Pennsylvania is the third state, following Texas and Wisconsin, where courts have rejected voter-ID laws passed by Republican-dominated legislatures since President Barack Obama’s 2008 victory. Supporters of the laws say they’re needed to prevent voter fraud. Opponents contend the measures are aimed at suppressing voting by low-income people and the elderly who may be more inclined to vote for Democrats.
On Oct. 2, Simpson barred Pennsylvania from enforcing the voter-identification requirement. He said it was logistically impossible for the state to make IDs available to everyone who needed one. Simpson issued that ruling after his initial approval of the law was overturned by the state’s Supreme Court.

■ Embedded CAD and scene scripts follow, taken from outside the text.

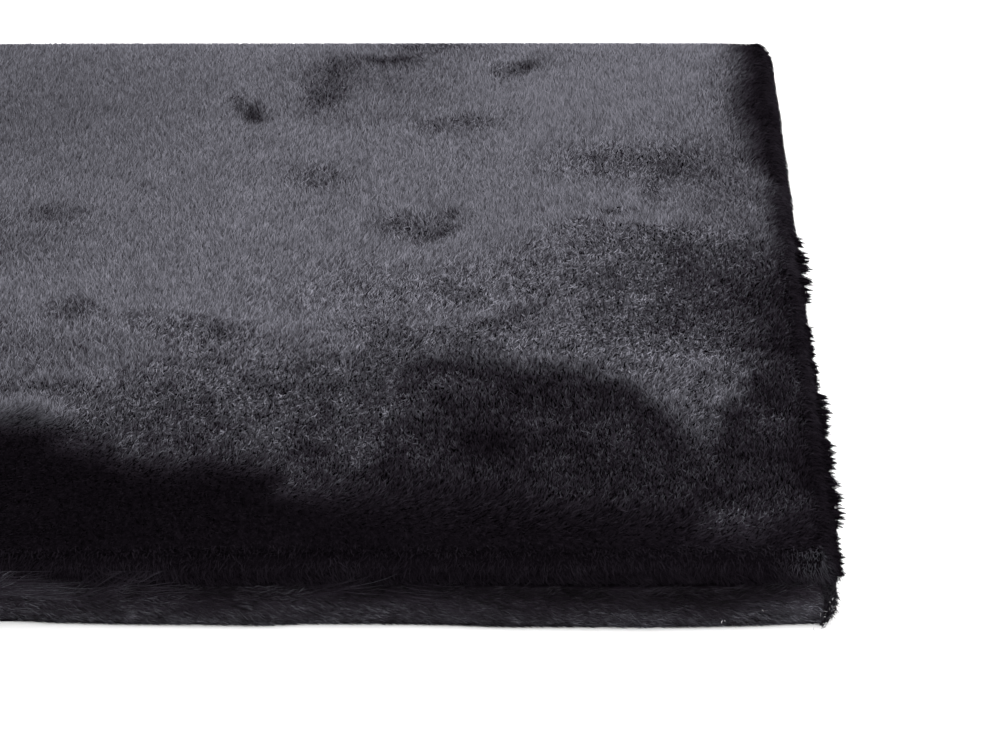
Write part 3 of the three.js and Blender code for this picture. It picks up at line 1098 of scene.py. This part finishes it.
@dataclass
class RollPile:
    """The pile of the roll, which falls outwards and down over the strips."""

    form: RugForm
    nap: Nap
    count: int = 118_000
    length: float = 5.5 * MM
    width: float = 0.55 * MM
    # How much longer the hair gets in places above the crease
    overhang: float = 4 * MM
    lean: float = 58.0
    # How steeply the front's pile rises, in degrees, at shares of the way up
    rises: tuple[tuple[float, float], ...] = ((0.0, -46), (0.3, -24), (0.6, 4), (1.0, 27))
    # Turns of the hair sideways in degrees, over broad places, by clump and by hair
    broad_turn: float = 22.0
    clump_turn: float = 24.0
    hair_turn: float = 12.0
    clump_pitch: float = 2.2 * MM
    clump_seed: int = 6
    albedo: float = 0.6
    seed: int = 31
    # Painted shade of the roll, darkest at the front, and how the hair turns from straight down the section,
    # for each side
    shades: dict[Side, float] = field(
        default_factory=lambda: {Side.FRONT: 0.109, Side.RIGHT: 0.152, Side.BACK: 0.125, Side.LEFT: 0.125}
    )
    sways: dict[Side, float] = field(
        default_factory=lambda: {Side.FRONT: -12.0, Side.RIGHT: -50.0, Side.BACK: 20.0, Side.LEFT: 35.0}
    )

    def build(self) -> None:
        """Makes and dresses the pile of the roll."""
        form, dice, noise = self.form, np.random.default_rng(self.seed), Noise(self.clump_seed)
        size = (form.perimeter(), form.roll_length())
        along, up = scattered(size, self.count, self.seed)
        on_back = form.outline(along)[1][:, 1] > 0.5
        kept = on_back | (dice.random(up.size) > eased(up / size[1], 0.84, 1.0))
        along, up = along[kept], up[kept]
        level, none = up / size[1], np.zeros_like(up)
        point, normal, down = form.on_roll(along, up)
        forward, out = np.cross(normal, down), form.outline(along)[1]
        weights = {side: np.maximum(out @ np.array(side.value), 0.0) ** 2 for side in Side}
        middle_along, _, luck = clumps(along, up, self.clump_pitch, noise)
        slow = noise.layered(along, up * 2, 26 * MM)
        shade = self._shade(point, weights, level) * (1 + 0.22 * weights[Side.FRONT])
        shade *= 1 + 0.12 * slow + 0.08 * (luck - 0.5)
        wobble = self.broad_turn * slow + self.clump_turn * (luck - 0.5)
        wobble = wobble + self.hair_turn * dice.normal(size=along.size)
        way = self._way(normal, down, out, weights, level, wobble, dice)
        near_top = eased(level, 0.3, 1.0)
        ragged = (0.2 + 0.8 * noise.layered(along, none, 17 * MM) + 1.2 * (luck - 0.4)).clip(0, 1.4)
        ragged *= eased(level, 0.5, 0.1)
        length = (self.length - 1.5 * MM * near_top) * (0.75 + 0.5 * dice.random(along.size))
        length += self.overhang * ragged
        proud = 0.3 * noise.layered(along, none + 1, 26 * MM).clip(0) * (1 - near_top)
        sunk = (way * normal).sum(1).clip(0.1) * length * (0.95 - proud)
        root = point - normal * sunk[:, None]
        root[:, :2] += out * (0.9 * MM * ragged)[:, None]
        tip = root + way * length[:, None] + 0.15 * (middle_along - along)[:, None] * forward
        light = self.albedo * (shade * (1 + 0.1 * dice.normal(size=along.size)).clip(0.3)) ** GREY_POWER
        # Roots darker than tips, as painted shade in the pile
        strands = Strands(
            np.stack([root, tip], 1),
            np.full(along.size, self.width),
            np.stack([light * (0.85 - 0.2 * near_top), light * (1.15 + 0.1 * near_top)], 1),
            np.stack([along / size[0], level], 1),
            np.radians(HAIR_TURN * dice.normal(size=along.size)),
        )
        dressed(strands.build("roll_pile"), FurFinish(name="roll_pile_dye", slot="fur"))

    def _shade(self, point: Array, weights: dict[Side, Array], level: Array) -> Array:
        """Works out the roll's painted shade, which turns into the top's on the way up: darker on the right
        towards the front and low on the section, lighter near the front right corner, and lifted with painted
        light just above the crease.

        Args:
            point: Where the hairs stand.
            weights: How far each hair faces each side.
            level: How far up the section each stands, from 0 to 1.

        Returns:
            The shades.
        """
        inner = self.form.half - self.form.top_inset
        shade = sum(weights[side] * self.shades[side] for side in Side)
        shade *= 1 - 0.24 * weights[Side.RIGHT] * eased(point[:, 1], -0.14, -0.21)
        x, y = (np.clip(point[:, axis], -inner[axis], inner[axis]) for axis in (0, 1))
        shade += (self.nap.fields(x, y)[0] - shade) * eased(level, 0.45, 1.0)
        near_corner = eased(point[:, 0], 0.416, 0.44) * weights[Side.FRONT]
        near_corner *= 0.5 + 0.5 * eased(level, 0.1, 0.5)
        shade = shade * (1 - 0.15 * eased(level, 0.5, 0.2)) * (1 + 0.8 * near_corner)
        return shade * (1 + 0.45 * eased(level, 0.16, 0.04))

    def _way(
        self,
        normal: Array,
        down: Array,
        out: Array,
        weights: dict[Side, Array],
        level: Array,
        wobble: Array,
        dice: np.random.Generator,
    ) -> Array:
        """Works out which way the hairs point: down the section, but outwards on the front.

        Args:
            normal: The surface's outward directions.
            down: Directions down the section.
            out: Outward directions in plan.
            weights: How far each hair faces each side.
            level: How far up the section each stands, from 0 to 1.
            wobble: How far each turns sideways, in degrees.
            dice: Source of the unevenness.

        Returns:
            The directions.
        """
        sway = sum(weights[side] * self.sways[side] for side in Side)
        turn, lean = np.radians(sway + wobble), np.radians(self.lean + 7 * dice.normal(size=level.size))
        forward = np.cross(normal, down)
        flat = down * np.cos(turn)[:, None] + forward * np.sin(turn)[:, None]
        way = normal * np.cos(lean)[:, None] + flat * np.sin(lean)[:, None]
        rise = np.radians(read(self.rises, level) + self.hair_turn * dice.normal(size=level.size))
        turn = np.radians(wobble + 55 * eased(level, 0.5, 0.05))
        plane = np.concatenate([out, np.zeros((level.size, 1))], 1) * np.cos(turn)[:, None]
        plane += forward * np.sin(turn)[:, None]
        outward = plane * np.cos(rise)[:, None] + UP * np.sin(rise)[:, None]
        return unit(way + (outward - way) * eased(weights[Side.FRONT], 0, 0.7)[:, None])


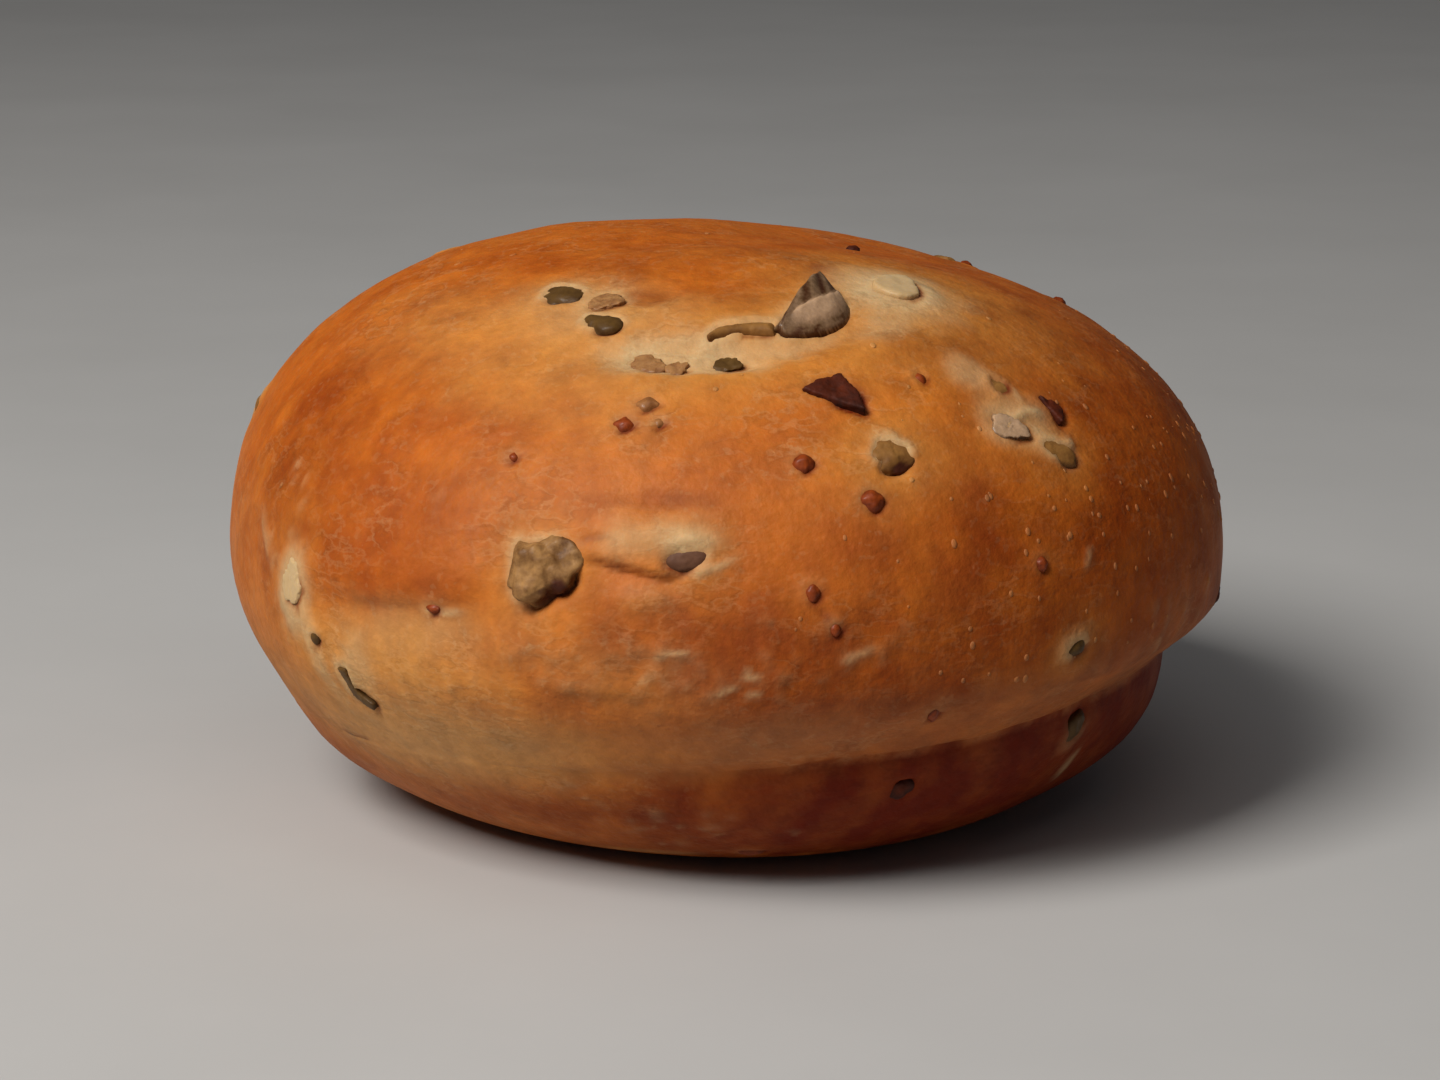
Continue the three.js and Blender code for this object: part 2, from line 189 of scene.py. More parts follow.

Ron Ruman, a spokesman for Pennsylvania Secretary of State Carol Aichele, said the commonwealth’s lawyers will respond to the advocacy groups’ request by the deadline.
“We will continue to make clear that we think we have been following the judge’s ruling all along,” Ruman said in a telephone interview.
Pennsylvania is one of nine states that passed laws requiring voters to show a state-issued ID before casting a ballot. Seventeen states passed laws requiring voters to present some kind of photo ID. Just two states adopted voter-ID laws before 2008.
The case is Applewhite v. Commonwealth of Pennsylvania, 330-md-2012, Commonwealth Court of Pennsylvania (Harrisburg).